Obviously, there are many factors for this growth. But two foundational ones are air conditioning and water. In the middle of the 20th century, home AC units became widely available. That made living in Las Vegas much more tolerable in the summer. AC is so ubiquitous now that it’s easy to take it for granted, even as renewable mandates make powering it more expensive.

But water is another matter. Lake Mead’s bathtub ring is a constant reminder that there isn’t as much as there used to be. The Southern Nevada Water Authority constantly tells residents when they can’t water. It pays people to rip out their grass. It has even successfully pushed for limits on the size of new pools.
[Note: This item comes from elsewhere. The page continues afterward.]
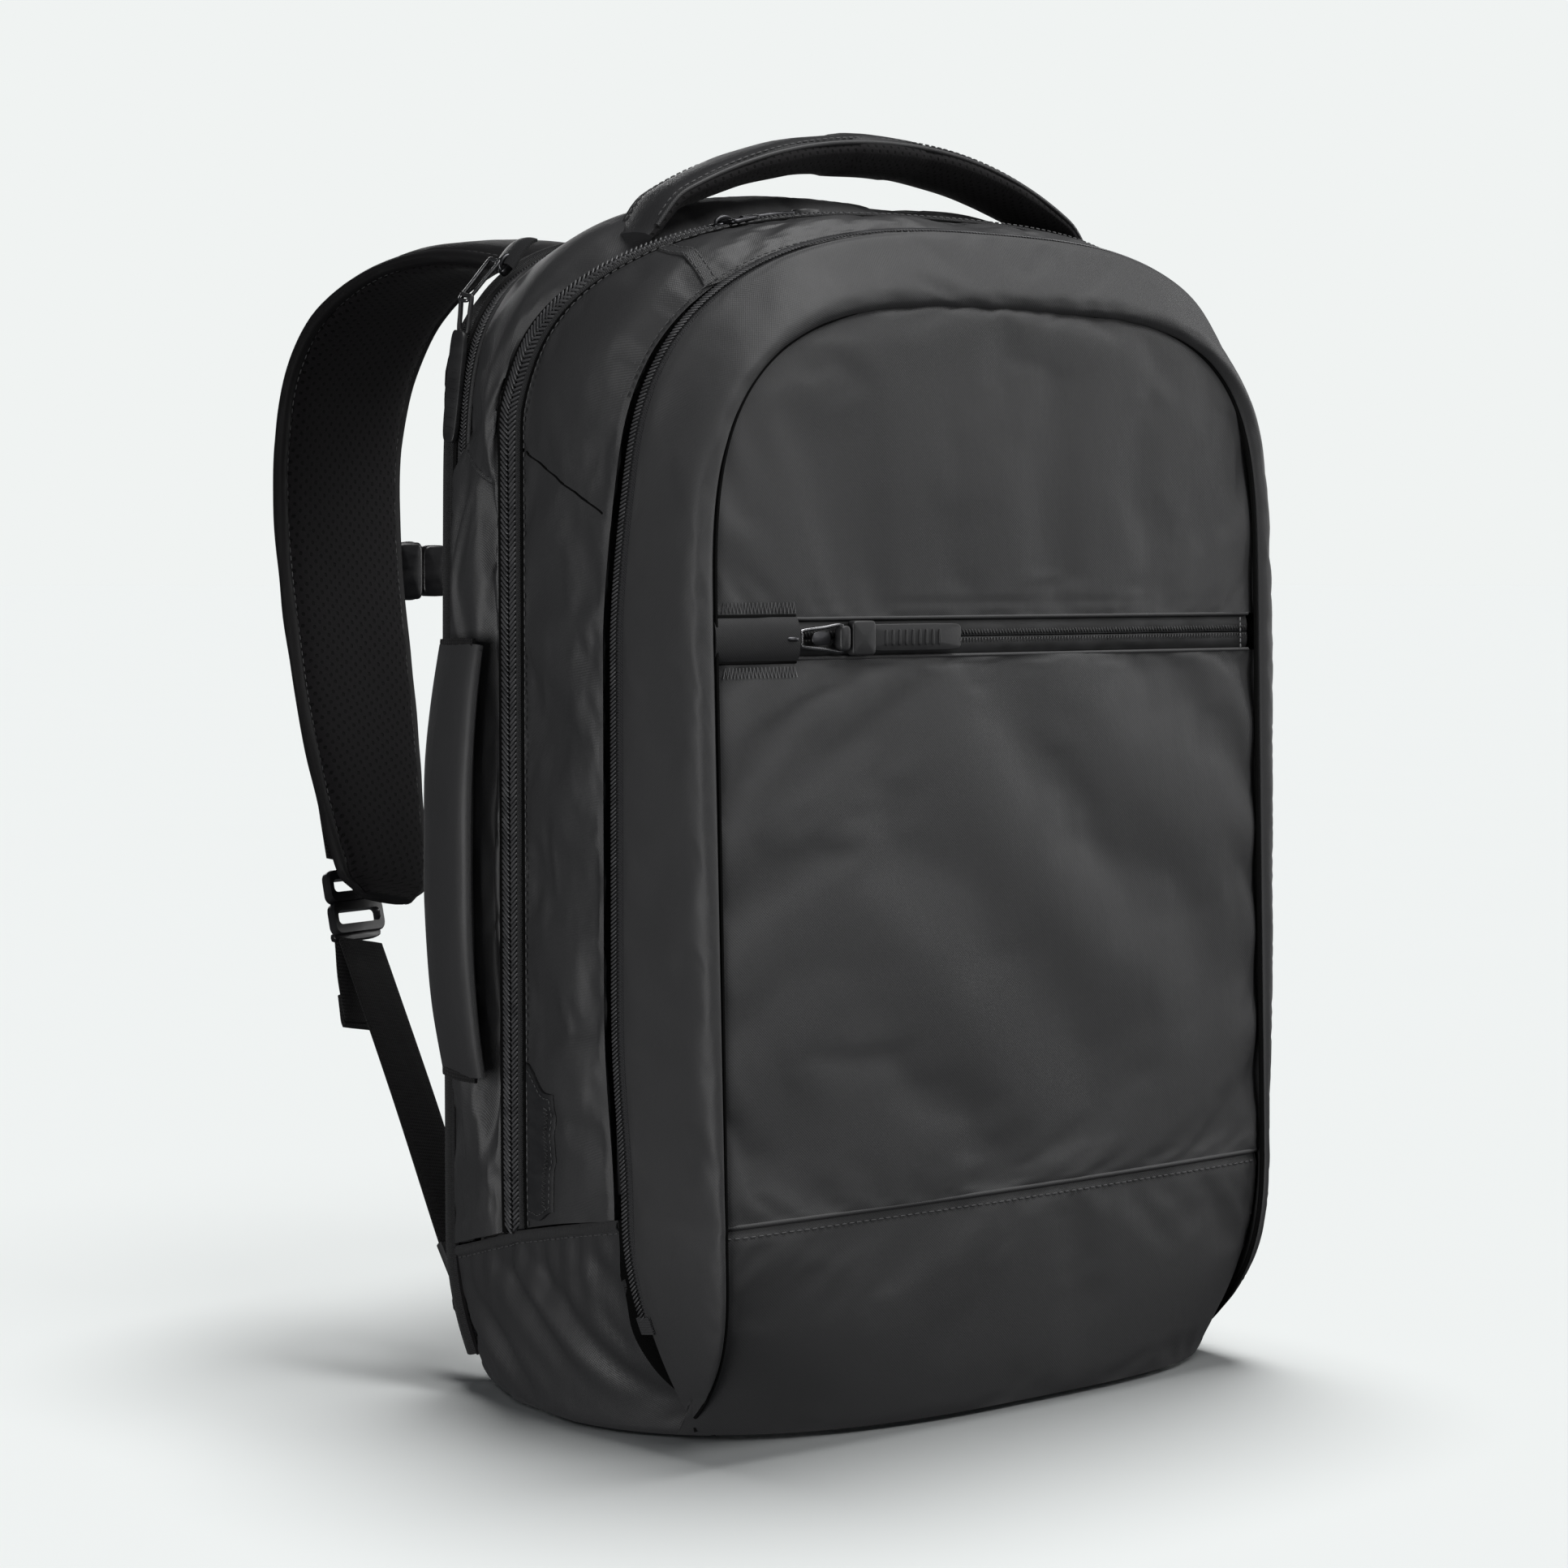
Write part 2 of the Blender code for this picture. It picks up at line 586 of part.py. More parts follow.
# ---- zips --------------------------------------------------------------------------
def build_pocket():
    """The pocket zip across the front: tape, garage, slider, wire and pull tab."""
    half = PANEL_SEAM.half - 0.004
    rows = []
    for z in (POCKET_BOTTOM_Z + GAP, POCKET_TOP_Z - GAP):
        rows.append([Vector((x, front_face(x, z) + 0.0022, z)) for x in
                     (-half * math.cos(math.pi * i / 14) for i in range(15))])
    wall("pocket_zip_tape", rows, "zip_tape", 0.0014, Vector((0, 0.5, 0.25)))
    lining = []
    for z, y in ((0.120, -0.0770), (0.290, -0.0705), (0.3115, -0.0750)):
        lining.append([Vector((x, y, z)) for x in between(-0.125, 0.125, 5)])
    wall("pocket_lining", lining, "lining", 0.0010, Vector((0, 0.5, 0.2)))
    rows = []
    for z in (POCKET_BOTTOM_Z - GAP, POCKET_TOP_Z + GAP):
        rows.append([Vector((x, front_face(x, z) - 0.0050, z))
                     for x in between(GARAGE_LEFT, GARAGE_RIGHT, 5)])
    wall("pocket_zip_garage", rows, "coated_fabric", 0.0014, Vector((0, 0.5, 0.3)))
    build_pocket_slider()


def build_pocket_slider():
    """The slider sits in the garage; its wire comes out and carries the pull tab."""
    x, z = POCKET_SLIDER_X, POCKET_ZIP_Z
    y = front_face(x, z)
    block("pocket_slider", (0.0100, 0.0030, 0.0072), (x, y + 0.0004, z), "gunmetal", 0.0007)
    y -= 0.0021
    wire("pocket_pull_wire", wire_loop(Vector((PULL_START_X, y, z)), Vector((1, 0, 0)),
                                       Vector((0, 0, 1)), PULL_END_X - PULL_START_X),
         0.0007, "gunmetal", cyclic=True)
    length = 0.0575
    block("pocket_pull_tab", (length, 0.0022, 0.0105),
          (PULL_END_X + 0.0012 + length / 2, y - 0.0004, z), "buckle_plastic", 0.0010)


def wire_loop(start, direction, side, length):
    """A loop of bent wire that narrows away from the slider."""
    wide, narrow = side * 0.0046, side * 0.0026
    far = start + direction * (length - 0.0007)
    near_far = start + direction * (length - 0.0020)
    return [start + wide, near_far + narrow, far + narrow * 0.45, far - narrow * 0.45,
            near_far - narrow, start - wide]


def zip_pull(name, start, direction, side, tab_direction, tab_length):
    """A wire loop from the slider, and the tab that hangs from the wire's end."""
    wire(name + "_wire", wire_loop(start, direction, side, PULL_WIRE), 0.0007, "gunmetal",
         cyclic=True)
    first = start + direction * (PULL_WIRE + 0.0002) + tab_direction * 0.0012
    last = first + tab_direction * tab_length
    flat_ribbon(name + "_tab", between(first, last, 2), side, 0.0105, 0.0022, "buckle_plastic")


def build_sliders():
    """Sliders of the main, laptop and front compartment zips, with their pulls."""
    across = Vector((0, 1, 0))
    flat_ribbon("main_slider", between(MAIN_SLIDER - MAIN_DIRECTION * 0.006,
                                       MAIN_SLIDER + MAIN_DIRECTION * 0.006, 2),
                across, 0.0075, 0.0030, "gunmetal")
    zip_pull("main_pull", MAIN_SLIDER + Vector((0, 0, 0.0026)), MAIN_DIRECTION, across,
             MAIN_TAB_DIRECTION, 0.0300)
    flat_ribbon("laptop_slider", between(LAPTOP_SLIDER - LAPTOP_DIRECTION * 0.005,
                                         LAPTOP_SLIDER + LAPTOP_DIRECTION * 0.005, 2),
                across, 0.0065, 0.0030, "gunmetal")
    start = LAPTOP_SLIDER + Vector((-0.0040, 0.0035, 0.0020))
    side = LAPTOP_PULL_DIRECTION.cross(Vector((0.8, 0.2, -0.6))).normalized()
    zip_pull("laptop_pull", start, LAPTOP_PULL_DIRECTION, side, LAPTOP_TAB_DIRECTION, 0.0450)
    block("front_slider", (0.0030, 0.0060, 0.0100), FRONT_SLIDER, "gunmetal", 0.0006)
    down = Vector((0, 0, -1))
    zip_pull("front_pull", FRONT_SLIDER + Vector((0.0026, 0, 0)), down, across, down, 0.0480)


# ---- handles -----------------------------------------------------------------------
def build_top_handle():
    """A padded grab handle that arches over the top of the bag."""
    foot, height = 0.1150, 0.0335
    path, across, widths, thick = [], [], [], []
    for i in range(17):
        u = -1 + 2 * i / 16
        z = HANDLE_FOOT_Z + height * (1 - abs(u) ** 2.1)
        path.append(Vector((foot * u, HANDLE_Y, z)))
        across.append(Vector((0, 1, 0)))
        widths.append(0.0240 + 0.0120 * (1 - abs(u) ** 3))
        thick.append(0.0060 + 0.0080 * (1 - abs(u) ** 3))
    loft("top_handle", ribbon_rings(path, across, widths, thick, 6), "side_fabric")


def build_side_handles():
    """A padded handle on each side, bowed out over a finger gap."""
    low, high = 0.1330, 0.3020
    for side, name in ((-1, "side_handle_left"), (1, "side_handle_right")):
        path, across, widths, thick = [], [], [], []
        for i in range(13):
            u = -1 + 2 * i / 12
            z = (low + high) / 2 + (high - low) / 2 * u
            bow = 0.0070 * (1 - abs(u) ** 2.4)
            path.append(Vector((side * (0.1592 + bow), 0.0580, z)))
            across.append(Vector((side * -0.12, 1, 0)))
            widths.append(0.0270 + 0.0060 * (1 - u ** 2))
            thick.append(0.0070 + 0.0020 * (1 - u ** 2))
        loft(name, ribbon_rings(path, across, widths, thick, 5), "side_fabric")


# ---- shoulder straps ---------------------------------------------------------------
def strap_across(side, share):
    """Width direction: level at the shoulder, turned towards the body lower down."""
    return Vector((-side, 0.30 * min(1.0, share * 2), 0.10 * (1 - share)))


def build_strap(side, tag):
    route = [Vector((side * x, y, z)) for x, y, z, w in STRAP_ROUTE]
    path = smooth_path(route, 2)
    widths = [w for *_, w in STRAP_ROUTE]
    widths = [widths[i // 2] if i % 2 == 0 else (widths[i // 2] + widths[i // 2 + 1]) / 2
              for i in range(len(path))]
    last = len(path) - 1
    thick = [STRAP_THICKNESS * (0.75 if i in (0, last) else 1.0) for i in range(last + 1)]
    across = [strap_across(side, i / last) for i in range(last + 1)]
    loft("shoulder_strap_" + tag, ribbon_rings(path, across, widths, thick, 6), "mesh_fabric")
    build_adjuster(side, tag)


def build_adjuster(side, tag):
    """Ladder lock with the webbing above and below it, and the anchor on the bag."""
    flat = Vector((side, -0.28, 0)).normalized()
    lock = Vector((side * LOCK_CENTRE.x, LOCK_CENTRE.y, LOCK_CENTRE.z))
    slope = Vector((side * -0.10, 0.42, 0.90)).normalized()
    top, low = lock + slope * 0.017, lock - slope * 0.017
    out = flat.cross(slope).normalized()
    if out.y < 0:
        out.negate()
    body = flat_ribbon("ladder_lock_" + tag, between(low, top, 2), flat, 0.0330, 0.0050,
                       "buckle_plastic")
    for along in (-0.0085, 0.0065):
        cut_slot(body, lock + slope * along, flat, slope, out, (0.0262, 0.0056, 0.02))
    above = [top + slope * 0.0016, top + slope * 0.020, top + slope * 0.052 + out * -0.0003]
    flat_ribbon("strap_webbing_" + tag, above, flat, WEBBING, 0.0018, "webbing")
    start = low - slope * 0.0016
    anchor = Vector((side * 0.1280, 0.1060, 0.0560))
    middle = (start + anchor) / 2 + Vector((0, -0.003, -0.003))
    route = smooth_path([start, middle, anchor], 4)
    flat_ribbon("adjuster_webbing_" + tag, route, flat, WEBBING, 0.0018, "webbing")
    tab_end = Vector((side * 0.1290, 0.0935, 0.0420))
    flat_ribbon("strap_anchor_" + tag, between(tab_end, anchor + (tab_end - anchor) * 0.22, 3),
                flat, 0.0270, 0.0035, "webbing")


def cut_slot(obj, centre, flat, slope, out, size):
    """A slot through the ladder lock, square to its face."""
    bm = bmesh.new()
    bmesh.ops.create_cube(bm, size=1.0)
    for vertex in bm.verts:
        a, b, c = vertex.co
        vertex.co = centre + flat * (a * size[0]) + slope * (b * size[1]) + out * (c * size[2])
    if flat.cross(slope).dot(out) < 0:
        bmesh.ops.reverse_faces(bm, faces=bm.faces)
    mesh = bpy.data.meshes.new("slot")
    bm.to_mesh(mesh)
    bm.free()
    cutter = bpy.data.objects.new(obj.name + "_slot", mesh)
    cutter.hide_render = True
    cutter.display_type = "WIRE"
    COLLECTIONS["cutters"].objects.link(cutter)
    boolean = obj.modifiers.new("slot", "BOOLEAN")
    boolean.operation = "DIFFERENCE"
    boolean.solver = "EXACT"
    boolean.object = cutter


def build_sternum_strap():
    """The chest strap: a clip on each shoulder strap and a side-release buckle."""
    y, z = STERNUM_Y, STERNUM_Z
    height = STERNUM_WEBBING
    for side, tag in ((-1, "left"), (1, "right")):
        block("sternum_clip_" + tag, (0.0160, 0.0050, height + 0.008),
              (side * 0.0680, y, z), "buckle_plastic", 0.0012)
    block("buckle_female", (0.0200, 0.0085, height + 0.006), (-0.0485, y, z),
          "buckle_plastic", 0.0015)
    cut(bpy.data.objects["buckle_female"], (-0.0420, y, z), (0.0120, 0.0068, height + 0.0010))
    block("buckle_male", (0.0140, 0.0070, height + 0.004), (-0.0310, y, z), "buckle_plastic",
          0.0012)
    cut(bpy.data.objects["buckle_male"], (-0.0250, y, z), (0.0180, 0.0026, height + 0.0012))
    block("buckle_prongs", (0.0070, 0.0022, height - 0.006), (-0.0420, y, z),
          "buckle_plastic", 0.0004)
    block("sternum_webbing_right", (0.0830, 0.0016, height), (0.0180, y, z), "webbing")


def build():
    start_scene()
    build_back_half()
    build_lid()
    build_front_panel()
    build_sliders()
    build_top_handle()
    build_side_handles()
    for side, tag in ((-1, "left"), (1, "right")):
        build_strap(side, tag)
    build_sternum_strap()


build()
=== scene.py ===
"""Looks of the travel backpack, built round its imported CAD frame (metres, Z up)."""
import math

import bpy
import numpy as np
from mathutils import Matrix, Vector, noise


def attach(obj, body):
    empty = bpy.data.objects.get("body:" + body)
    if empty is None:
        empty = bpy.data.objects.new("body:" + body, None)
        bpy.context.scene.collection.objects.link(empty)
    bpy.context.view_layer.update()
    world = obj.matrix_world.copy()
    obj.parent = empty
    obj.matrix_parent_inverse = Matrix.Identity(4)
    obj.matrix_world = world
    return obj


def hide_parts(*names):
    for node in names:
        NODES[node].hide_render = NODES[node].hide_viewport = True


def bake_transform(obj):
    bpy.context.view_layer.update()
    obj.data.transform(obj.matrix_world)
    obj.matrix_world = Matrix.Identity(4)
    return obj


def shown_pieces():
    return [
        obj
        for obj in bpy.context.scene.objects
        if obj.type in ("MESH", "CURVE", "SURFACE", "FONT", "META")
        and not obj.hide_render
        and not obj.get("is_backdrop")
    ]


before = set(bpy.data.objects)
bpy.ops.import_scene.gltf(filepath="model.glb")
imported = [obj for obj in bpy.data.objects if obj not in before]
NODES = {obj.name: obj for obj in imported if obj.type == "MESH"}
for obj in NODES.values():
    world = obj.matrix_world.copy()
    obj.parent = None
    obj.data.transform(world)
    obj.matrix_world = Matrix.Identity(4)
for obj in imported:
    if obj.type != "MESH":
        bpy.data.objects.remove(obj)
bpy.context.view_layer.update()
SIDES = ((-1, "left"), (1, "right"))
MIDDLE = (0, 0, 0.22)

# ---- dimensions shared with the frame ----------------------------------------------
CLOTH, FACE_CLOTH = 0.0014, 0.0012
SEAM_STITCH = (0.0023, 0.0006, 0.0006)
PAD_STITCH = (0.0024, 0.0006, 0.0005)
BOLD_STITCH = (0.0024, 0.0007, 0.0006)
STITCH_PITCH = 0.0034
CORNER_LINE = (0.377, 0.061, 0.70)
JOIN_LINE = (0.378, 0.020, 0.52)
ARCH = 300
FRONT_Y, LEAN = -0.090, 0.0264
BOOT_FRONT_Z = 0.0888
BASE_HALF, BASE_DEPTH, BASE_MID_Y = 0.1505, 0.108, 0.020
BASE_BACK_Y, BASE_CORNER = 0.084, 0.034
FOOT_POWERS = (2.4, 3.8)
TIP_Z = 0.0088
TIPS = {-1: (0.1315, -0.0540), 1: (0.1400, -0.0600)}
ZIP_TOP, ZIP_LOW = 0.3137, 0.2985
ZIP_Z = (ZIP_TOP + ZIP_LOW) / 2
CROWN = 0.0045
MAIN_ZIP, LAPTOP_ZIP, GROOVE = 0.017, 0.009, 0.006
BAND_FLARE = 0.0060
PAD = 0.0135
HANDLE_Y, HANDLE_FOOT_Z = -0.0020, 0.4690
STERNUM_Y, STERNUM_Z = 0.2665, 0.331
STRAP_ROUTE = (
    (0.066, 0.1015, 0.4560, 0.050), (0.071, 0.1280, 0.4630, 0.060),
    (0.077, 0.1600, 0.4655, 0.066), (0.083, 0.1950, 0.4595, 0.069),
    (0.0885, 0.2270, 0.4430, 0.071), (0.0915, 0.2470, 0.4180, 0.072),
    (0.0935, 0.2545, 0.3880, 0.072), (0.0955, 0.2530, 0.3550, 0.070),
    (0.098, 0.2450, 0.3200, 0.068), (0.1015, 0.2310, 0.2800, 0.065),
    (0.1060, 0.2130, 0.2450, 0.062), (0.1095, 0.1950, 0.2120, 0.058),
    (0.1120, 0.1840, 0.1900, 0.048))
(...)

There’s a begrudging acceptance of these restrictions because if we run out of water, modern Las Vegas would cease to exist.

This raises questions worth addressing. Where is the water going to come from for all these new houses? Doesn’t additional development, especially if more federal land is released, threaten existing residents’ access to water?

It’s an important concern and one that’s widely shared.

Ninety percent of our water comes from the Colorado River, but Nevada’s allocation is the smallest in the lower basin, by far. California and Arizona draw much more of this precious resource from the river. Southern Nevada is supposed to receive 300,000 acre-feet every year from the Colorado. An acre-foot is about what two single-family homes use in a year.

You’ve probably noticed the problem. Clark County has well more than 900,000 housing units and served more than 40 million visitors last year. Why hasn’t your faucet already run dry?

Because there’s another part to this story. Aggressive conservation efforts have significantly lowered the average household’s usage in Southern Nevada. And when you use a gallon of water indoors, it doesn’t disappear. The water authority recycles almost all of it. That is often done by returning it to Lake Mead. That generates a “return flow credit,” allowing Southern Nevada to take another gallon from Lake Mead. Without this system, we would have run out of water in 1992.

But with this system in place, new housing developments — absent lawns — are sustainable. To put it in environmental terms, indoor water use in Las Vegas is a renewable resource.

Water remains scarce, but thanks to careful stewardship, Las Vegas isn’t running out of it.